Have you zeroed in on the rest of the cast?

It’s largely a mother-daughter story and Aishwarya plays the mother, roughly her real age or a little younger. For the part of the daughter, we are looking at an Indian-American actor named Shoba Narayan, who is currently on Broadway... she is in Aladdin. She’s fabulous! For the part opposite Shoba Narayan, which is of a slightly older man, I am in conversation with John Abraham.

What were the biggest challenges of adapting a play into a screenplay for a film?

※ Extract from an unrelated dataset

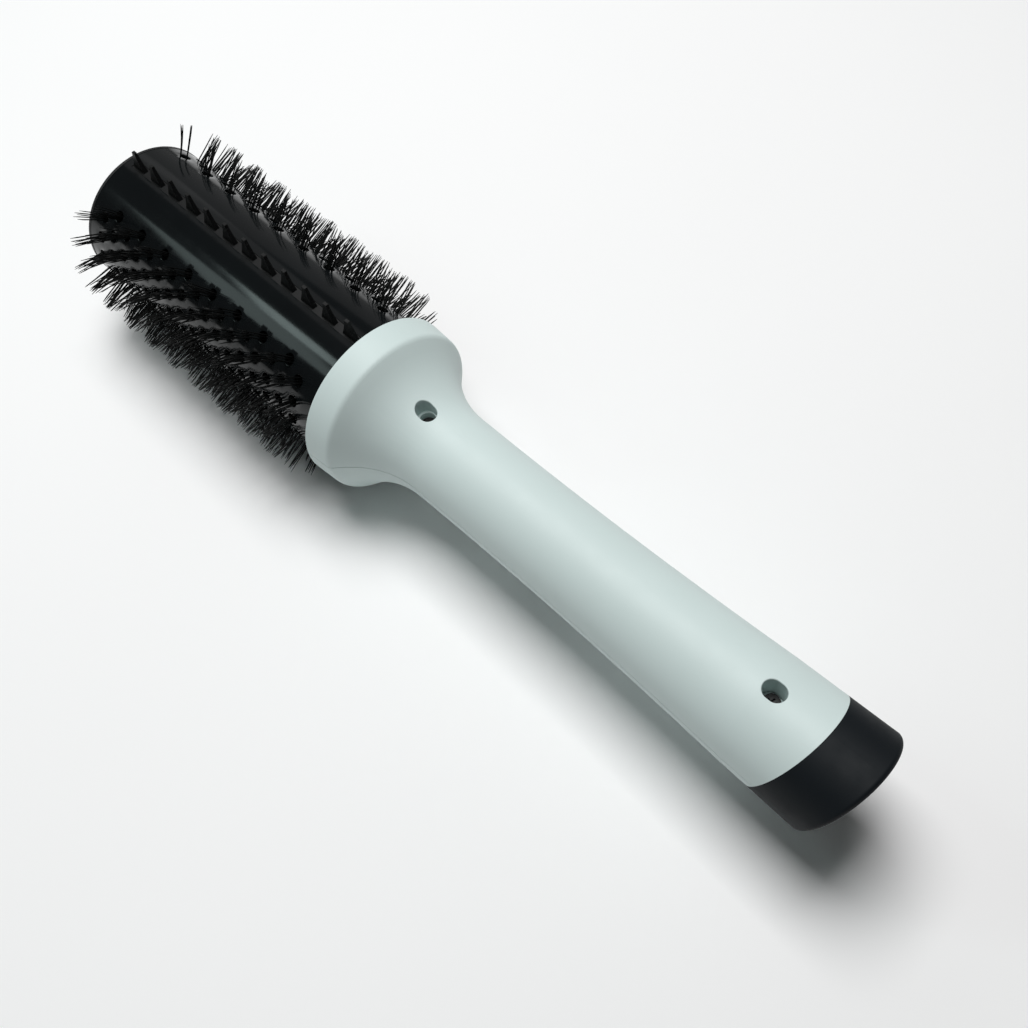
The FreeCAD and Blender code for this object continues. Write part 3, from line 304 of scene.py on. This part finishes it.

It is challenging, very challenging! What flies on stage as a musical theatre, it’s tough to figure out how to bring that to the right kind of 120-minute screen adaptation. The challenge and the opportunity lies in taking themes that have worked very powerfully on stage and making them visual in the film. It’s a dramatic comedy. It’s about three women going on a road trip. If I had to find a Bollywood equivalent of it, I would say it’s a female version of Zindagi Na Milegi Dobara. We go on the floors in July next year and it will largely be shot around the New York area.

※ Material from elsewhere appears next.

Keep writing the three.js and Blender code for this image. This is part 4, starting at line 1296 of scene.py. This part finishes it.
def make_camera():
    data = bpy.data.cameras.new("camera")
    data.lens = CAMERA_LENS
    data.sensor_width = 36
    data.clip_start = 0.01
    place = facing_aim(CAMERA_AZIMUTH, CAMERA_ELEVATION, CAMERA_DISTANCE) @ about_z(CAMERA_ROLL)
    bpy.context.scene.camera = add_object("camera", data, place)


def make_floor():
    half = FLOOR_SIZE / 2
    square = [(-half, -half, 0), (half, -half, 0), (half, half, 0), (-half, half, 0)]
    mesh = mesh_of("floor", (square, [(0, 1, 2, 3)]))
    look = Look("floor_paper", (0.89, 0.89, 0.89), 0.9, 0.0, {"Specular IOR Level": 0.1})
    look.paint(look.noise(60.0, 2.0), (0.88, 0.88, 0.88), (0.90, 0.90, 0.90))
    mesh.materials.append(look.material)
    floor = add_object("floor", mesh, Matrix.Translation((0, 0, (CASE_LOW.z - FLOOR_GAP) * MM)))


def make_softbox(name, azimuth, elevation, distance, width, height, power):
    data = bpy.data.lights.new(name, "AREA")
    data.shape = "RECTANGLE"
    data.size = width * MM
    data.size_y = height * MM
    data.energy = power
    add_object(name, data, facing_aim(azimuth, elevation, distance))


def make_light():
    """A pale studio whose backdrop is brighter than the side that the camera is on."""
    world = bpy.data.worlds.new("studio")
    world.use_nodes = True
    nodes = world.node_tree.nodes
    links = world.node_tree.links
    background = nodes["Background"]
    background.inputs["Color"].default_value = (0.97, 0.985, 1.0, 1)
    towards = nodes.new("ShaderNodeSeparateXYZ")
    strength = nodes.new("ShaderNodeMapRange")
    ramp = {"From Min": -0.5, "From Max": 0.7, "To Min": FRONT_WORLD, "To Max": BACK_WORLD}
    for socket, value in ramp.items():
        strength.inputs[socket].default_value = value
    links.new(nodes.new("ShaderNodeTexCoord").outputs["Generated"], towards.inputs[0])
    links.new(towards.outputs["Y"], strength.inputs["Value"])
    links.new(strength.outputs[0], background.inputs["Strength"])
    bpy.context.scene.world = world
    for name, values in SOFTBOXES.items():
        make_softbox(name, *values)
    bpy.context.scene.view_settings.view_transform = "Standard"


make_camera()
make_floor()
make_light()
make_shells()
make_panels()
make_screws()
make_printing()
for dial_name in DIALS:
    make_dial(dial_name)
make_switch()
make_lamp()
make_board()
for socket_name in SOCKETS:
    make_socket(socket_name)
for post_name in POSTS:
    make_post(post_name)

Your stories focus on women. How important is it to for you to tell stories of women?

It is the central theme of the work that I do. All my three musical theatres are women-based stories. My new musical theatre Shakuntala awaits its debut. For a woman film-maker, I feel, there has not been a more exciting time than now to tell women’s stories. I spend a lot of time talking to women who are millennials as well as those in their 70s. What we are finding globally, and in the Indian context too, is that women are unabashedly asserting their own voices in a variety of ways. I see that happening across the board, across different socio-economic groups. I think women are seeing their stories in each other in an unprecedented way... there is a collective empathy for our journey as women. That is something that resonates with me very deeply. The constant evolution of women gives film-makers like me the courage to tell stories that we may not have otherwise. Also, as far as women are concerned, it’s no longer an India story or a US story... it’s a global story. There is so much less otherisation in today’s women’s stories.

What took so long to direct a film?

(Laughs) I think I just stumbled from one thing to another. I grew up as a second-generation Indian in the US. I started singing professionally since I was 15. I started releasing albums at that age. That exposure to entertainment so early on defined me, but I truly had no plans of becoming a film-maker. I was always driven by a love of cinema by my father who liked all kinds of international cinema.

I think things just happen... I didn’t really think I would move into the arts full-time from management consulting nor did I write and direct Three Women the musical theatre thinking it would become a film. But it was Pradeep Sarkar’s vision that opened up this world to me. Adapting a musical theatre into a screenplay can be challenging but that’s where Adi’s mentorship and guidance has been a guiding light.